Die Geflüchteten erhielten aber nicht nur die Aufforderung zum Auszug aus den Unterkünften, sondern auch eine Rechnung. Nicht für Miete, sondern es werde eine öffentlich-rechtliche Gebühr für die Nutzung einer staatlichen Einrichtung erhoben, erläutert Peter Fürnrohr von der Pressestelle der Regierung. Für Anerkannte, die nicht erwerbstätig seien, würden diese Kosten von den Jobcentern übernommen. Ein Familienvater, der mit Frau und Kind in der Gemeinschaftsunterkunft an der Oberen Hauptstraße in Au lebe, habe so eine Gebührenrechnung über 542 Euro für den Monat August erhalten, berichtet Heiner Barth vom örtlichen Helferkreis.

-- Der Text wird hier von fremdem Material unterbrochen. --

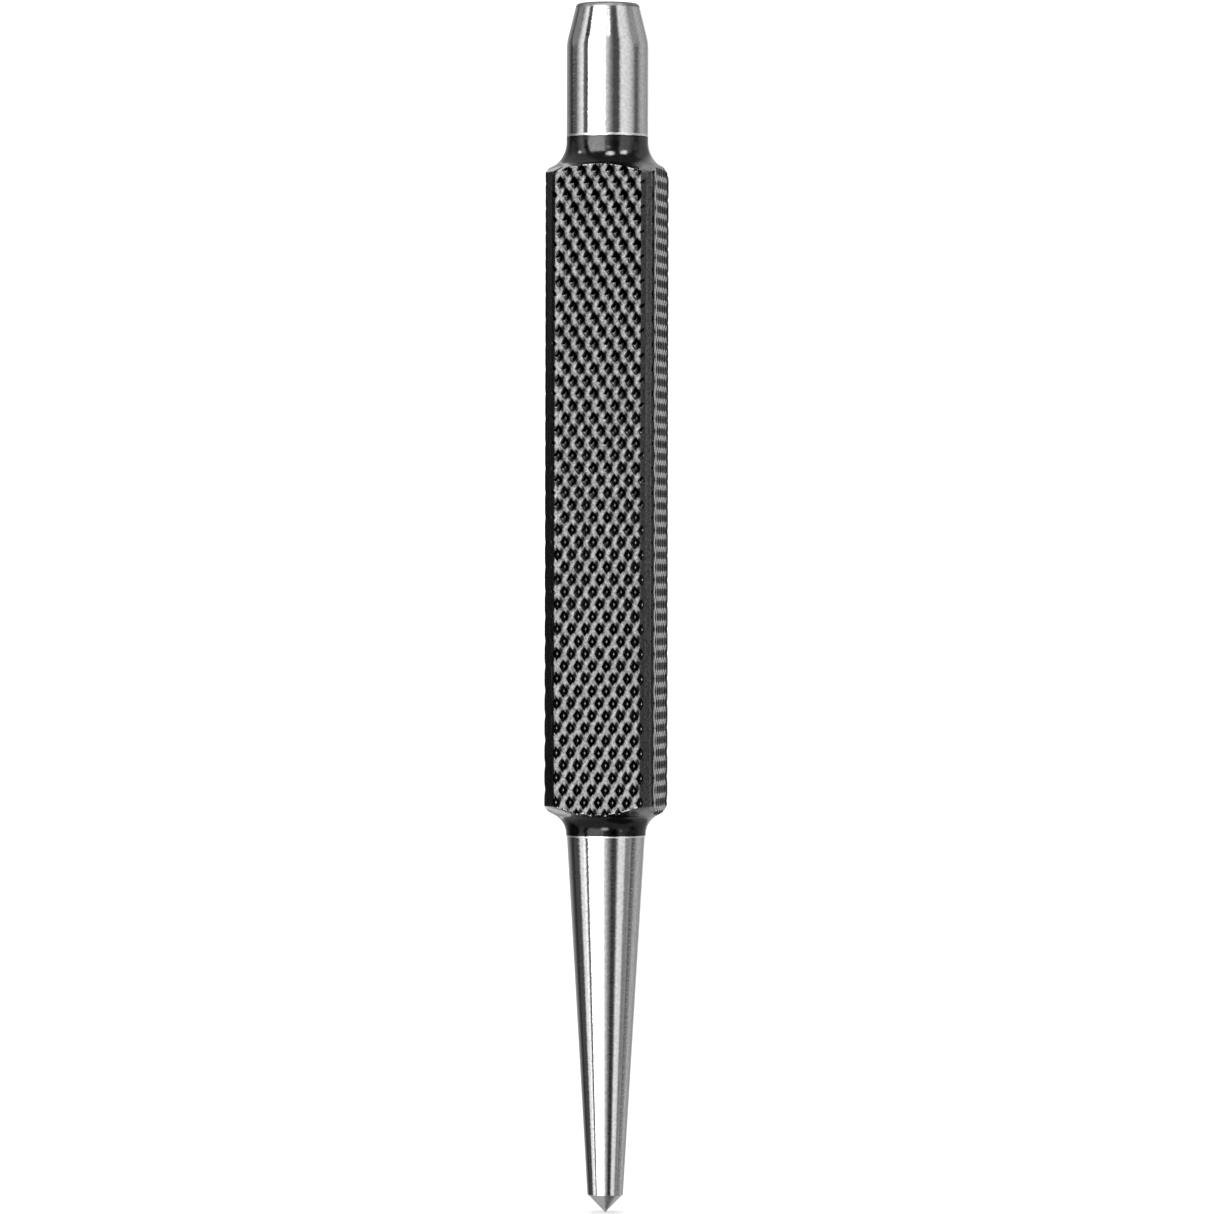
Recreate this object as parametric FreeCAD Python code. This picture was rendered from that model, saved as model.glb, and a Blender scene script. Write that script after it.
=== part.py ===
import FreeCAD, Part
import math
import os

# A square-shank centre punch, standing on its point along +Z. All lengths are in millimetres.
# The punch is one bar of hardened tool steel. It is modelled as six zones stacked along the bar,
# each a solid of its own that meets the next one face to face at a turned or ground boundary:
#   ground_tip, tapered_point, lower_neck, knurled_shank, upper_neck, struck_head
# The origin is the apex of the point, and the shank's flats face +X, -X, +Y and -Y.

# Driving dimensions along the bar
OVERALL_LENGTH = 108.0
TAPER_TOP_Z = 33.67            # where the ground taper meets the black lower neck
LOWER_NECK_STRAIGHT = 0.13     # short cylinder between the taper and the lower neck's fillet
SHANK_FULL_TOP_Z = 92.76       # upper end of the full-size square
HEAD_CYLINDER_TOP_Z = 104.5    # where the head starts to taper in towards the struck face

# Driving radii and widths
TIP_BASE_RADIUS = 1.6
TAPER_TOP_RADIUS = 3.5
LOWER_NECK_RADIUS = 3.57
LOWER_SHOULDER_RADIUS = 4.5    # where the lower fillet runs into the shoulder's chamfer
SHANK_ACROSS_FLATS = 9.85
SHANK_CORNER_RADIUS = 6.25     # the square's corners are turned round on a 12.5 mm bar
UPPER_SHOULDER_RADIUS = 4.6
HEAD_RADIUS = 3.66

# Driving angles, fillets and rounded edges
TIP_INCLUDED_ANGLE = 90.0
LOWER_CHAMFER_ANGLE = 28.5     # from the plane square to the bar
UPPER_CHAMFER_ANGLE = 27.0
LOWER_NECK_FILLET = 1.93
UPPER_NECK_FILLET = 2.68
HEAD_TAPER_ANGLE = 14.0        # half-angle of the head's upper cone
STRUCK_EDGE_FILLET = 0.4

# Heights worked out from the above
TIP_HEIGHT = TIP_BASE_RADIUS / math.tan(math.radians(TIP_INCLUDED_ANGLE / 2))


def fillet_height(fillet_radius, radial_step):
    """Length along the bar of a concave fillet that starts along the bar and rises by radial_step."""
    return math.sqrt(2 * fillet_radius * radial_step - radial_step ** 2)


def chamfer_height(inner_radius, angle):
    """Length along the bar of a shoulder chamfer that runs from inner_radius to the turned corners."""
    return (SHANK_CORNER_RADIUS - inner_radius) * math.tan(math.radians(angle))


LOWER_FILLET_START_Z = TAPER_TOP_Z + LOWER_NECK_STRAIGHT
LOWER_SHOULDER_Z = LOWER_FILLET_START_Z + fillet_height(
    LOWER_NECK_FILLET, LOWER_SHOULDER_RADIUS - LOWER_NECK_RADIUS)
SHANK_FULL_BOTTOM_Z = LOWER_SHOULDER_Z + chamfer_height(LOWER_SHOULDER_RADIUS, LOWER_CHAMFER_ANGLE)
UPPER_SHOULDER_Z = SHANK_FULL_TOP_Z + chamfer_height(UPPER_SHOULDER_RADIUS, UPPER_CHAMFER_ANGLE)
UPPER_FILLET_END_Z = UPPER_SHOULDER_Z + fillet_height(
    UPPER_NECK_FILLET, UPPER_SHOULDER_RADIUS - HEAD_RADIUS)


def point(radius, z):
    """A point of a half profile, drawn in the XZ plane."""
    return FreeCAD.Vector(radius, 0, z)


def straight(*corners):
    """Straight profile edges through (radius, z) corners in order."""
    return [Part.makeLine(point(*a), point(*b)) for a, b in zip(corners, corners[1:])]


def neck_arc(neck_radius, tangent_z, shoulder_radius, shoulder_z, fillet_radius):
    """Concave arc that leaves the neck along the bar and meets the shoulder."""
    centre_r = neck_radius + fillet_radius
    direction = 1 if shoulder_z > tangent_z else -1
    half_angle = math.acos((centre_r - shoulder_radius) / fillet_radius) / 2
    middle = point(centre_r - fillet_radius * math.cos(half_angle),
                   tangent_z + direction * fillet_radius * math.sin(half_angle))
    return Part.Arc(point(neck_radius, tangent_z), middle, point(shoulder_radius, shoulder_z)).toShape()


def turned(edges):
    """The solid of revolution about the bar's axis that a closed half profile makes."""
    wire = Part.Wire(Part.__sortEdges__(edges))
    return Part.Face(wire).revolve(FreeCAD.Vector(0, 0, 0), FreeCAD.Vector(0, 0, 1), 360)


def ground_tip():
    """The sharp conical point that marks the work."""
    return turned(straight((0, 0), (TIP_BASE_RADIUS, TIP_HEIGHT), (0, TIP_HEIGHT), (0, 0)))


def tapered_point():
    """The long ground taper between the tip and the lower neck."""
    return turned(straight((0, TIP_HEIGHT), (TIP_BASE_RADIUS, TIP_HEIGHT),
                           (TAPER_TOP_RADIUS, TAPER_TOP_Z), (0, TAPER_TOP_Z), (0, TIP_HEIGHT)))


def lower_neck():
    """The blackened neck whose fillet flares out to the shank's lower shoulder."""
    edges = straight((LOWER_SHOULDER_RADIUS, LOWER_SHOULDER_Z), (0, LOWER_SHOULDER_Z),
                     (0, TAPER_TOP_Z), (LOWER_NECK_RADIUS, TAPER_TOP_Z),
                     (LOWER_NECK_RADIUS, LOWER_FILLET_START_Z))
    edges.append(neck_arc(LOWER_NECK_RADIUS, LOWER_FILLET_START_Z,
                          LOWER_SHOULDER_RADIUS, LOWER_SHOULDER_Z, LOWER_NECK_FILLET))
    return turned(edges)


def knurled_shank():
    """The square grip: a turned blank with chamfered shoulders, cut down to four flats."""
    blank = turned(straight((0, LOWER_SHOULDER_Z), (LOWER_SHOULDER_RADIUS, LOWER_SHOULDER_Z),
                            (SHANK_CORNER_RADIUS, SHANK_FULL_BOTTOM_Z),
                            (SHANK_CORNER_RADIUS, SHANK_FULL_TOP_Z),
                            (UPPER_SHOULDER_RADIUS, UPPER_SHOULDER_Z),
                            (0, UPPER_SHOULDER_Z), (0, LOWER_SHOULDER_Z)))
    half = SHANK_ACROSS_FLATS / 2
    square_bar = Part.makeBox(SHANK_ACROSS_FLATS, SHANK_ACROSS_FLATS, OVERALL_LENGTH,
                              FreeCAD.Vector(-half, -half, 0))
    return blank.common(square_bar)


def upper_neck():
    """The blackened neck whose fillet runs from the upper shoulder up to the head."""
    edges = straight((HEAD_RADIUS, UPPER_FILLET_END_Z), (0, UPPER_FILLET_END_Z),
                     (0, UPPER_SHOULDER_Z), (UPPER_SHOULDER_RADIUS, UPPER_SHOULDER_Z))
    edges.append(neck_arc(HEAD_RADIUS, UPPER_FILLET_END_Z,
                          UPPER_SHOULDER_RADIUS, UPPER_SHOULDER_Z, UPPER_NECK_FILLET))
    return turned(edges)


def struck_head():
    """The round head that the hammer strikes, coned in at the top, with a rounded edge."""
    face_radius = HEAD_RADIUS - (OVERALL_LENGTH - HEAD_CYLINDER_TOP_Z) * math.tan(
        math.radians(HEAD_TAPER_ANGLE))
    head = turned(straight((0, UPPER_FILLET_END_Z), (HEAD_RADIUS, UPPER_FILLET_END_Z),
                           (HEAD_RADIUS, HEAD_CYLINDER_TOP_Z), (face_radius, OVERALL_LENGTH),
                           (0, OVERALL_LENGTH), (0, UPPER_FILLET_END_Z)))
    struck_edge = [edge for edge in head.Edges
                   if edge.BoundBox.ZMin > HEAD_CYLINDER_TOP_Z and edge.BoundBox.XLength > face_radius
                   and edge.BoundBox.ZLength < STRUCK_EDGE_FILLET / 2]
    return head.makeFillet(STRUCK_EDGE_FILLET, struck_edge)


def main():
    os.makedirs("parts", exist_ok=True)
    for zone in (ground_tip, tapered_point, lower_neck, knurled_shank, upper_neck, struck_head):
        solid = zone()
        assert solid.isValid() and len(solid.Solids) == 1, zone.__name__
        solid.exportStep("parts/" + zone.__name__ + ".step")
        print(zone.__name__, round(solid.Volume, 2), "mm3",
              round(solid.BoundBox.ZMin, 3), "to", round(solid.BoundBox.ZMax, 3))


main()
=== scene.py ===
import math
import random

import bmesh
import bpy
from mathutils import Matrix, Vector


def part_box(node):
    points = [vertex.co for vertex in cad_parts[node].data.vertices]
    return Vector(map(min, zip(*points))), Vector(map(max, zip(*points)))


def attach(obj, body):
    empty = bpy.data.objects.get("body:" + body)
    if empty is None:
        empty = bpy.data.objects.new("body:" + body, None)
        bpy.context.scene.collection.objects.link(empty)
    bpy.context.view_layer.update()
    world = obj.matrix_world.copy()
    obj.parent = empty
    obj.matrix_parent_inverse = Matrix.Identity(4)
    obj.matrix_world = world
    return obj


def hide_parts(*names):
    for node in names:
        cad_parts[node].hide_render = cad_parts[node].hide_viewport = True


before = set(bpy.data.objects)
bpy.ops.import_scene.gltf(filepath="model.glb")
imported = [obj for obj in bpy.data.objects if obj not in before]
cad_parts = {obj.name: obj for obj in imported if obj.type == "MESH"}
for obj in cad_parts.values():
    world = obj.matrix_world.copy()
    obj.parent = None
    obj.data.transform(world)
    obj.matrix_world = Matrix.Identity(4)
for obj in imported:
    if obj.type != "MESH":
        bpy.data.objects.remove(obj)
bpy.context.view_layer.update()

# A square-shank centre punch. The six CAD zones of the bar are each replaced by a finer mesh of the
# same size: turned and ground surfaces, and a shank whose four flats carry a real diamond knurl.
# Lengths are in metres, in the CAD's own frame: the point's apex is the origin, +Z runs up the bar.

MM = 0.001
NEAR = 0.003 * MM               # two CAD heights or radii closer than this are the same
TURN_SEGMENTS = 256             # facets around a turned surface
ARC_STEPS = 40                  # facets along a neck's fillet
ROUND_STEPS = 6                 # facets along a small rounded edge
TURNED_SHARP = 30               # degrees: sharper edges than this aren't smoothed on a turned zone
KNURL_SHARP = 50                # and on the knurled shank


# ---------------------------------------------------------------- sizes, read from the frame

def cad_points(node):
    """(distance from the bar's axis, height) of every vertex of a CAD node."""
    return [(math.hypot(v.co.x, v.co.y), v.co.z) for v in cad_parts[node].data.vertices]


def radius_at(node, height):
    """A CAD node's outer radius at a height where it has an edge."""
    return max(r for r, z in cad_points(node) if abs(z - height) < NEAR)


def heights_at(node, radius):
    """The lowest and highest places where a CAD node has an edge of that radius."""
    heights = [z for r, z in cad_points(node) if abs(r - radius) < NEAR]
    return min(heights), max(heights)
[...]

Seit 2012 engagiere er sich für die Flüchtlinge. "Mit wachsender Verzweiflung" bemühten sich die Helfer, Wohnraum für ehemalige Asylbewerber zu finden. Dies scheitere an fehlenden Wohnungen, am negativen Image von Ausländern und an den Kosten, die für Wohnraum erstattet werden. Der Unterstützungssatz für eine vierköpfige Familie mit einer Mutter und drei Kindern betrage maximal 550 Euro. Selbst in Au und Umgebung finde sich dafür keine Wohnung, sagt Barth.

Wirklich zuständig fühlt sich außer den ehrenamtlichen Helfern in den Gemeinden offenbar niemand. Der Landkreis sei weder für die Unterbringung bleibeberechtigter Flüchtlinge, noch für die Schaffung von Wohnraum im sozialen Wohnungsbau zuständig, stellt Sprecherin Eva Dörpinghaus klar. Landrat Hauner halte die Bürgermeister regelmäßig dazu an, die Geflüchteten, die bleiben dürfen, zu unterstützen und zu beraten. Die Regierung von Oberbayern setze auf eine enge Zusammenarbeit von Landratsamt, Städten und Gemeinden sowie mit den ehrenamtlichen Helferkreisen, "für deren Engagement wir besonders dankbar sind", heißt es aus der Pressestelle.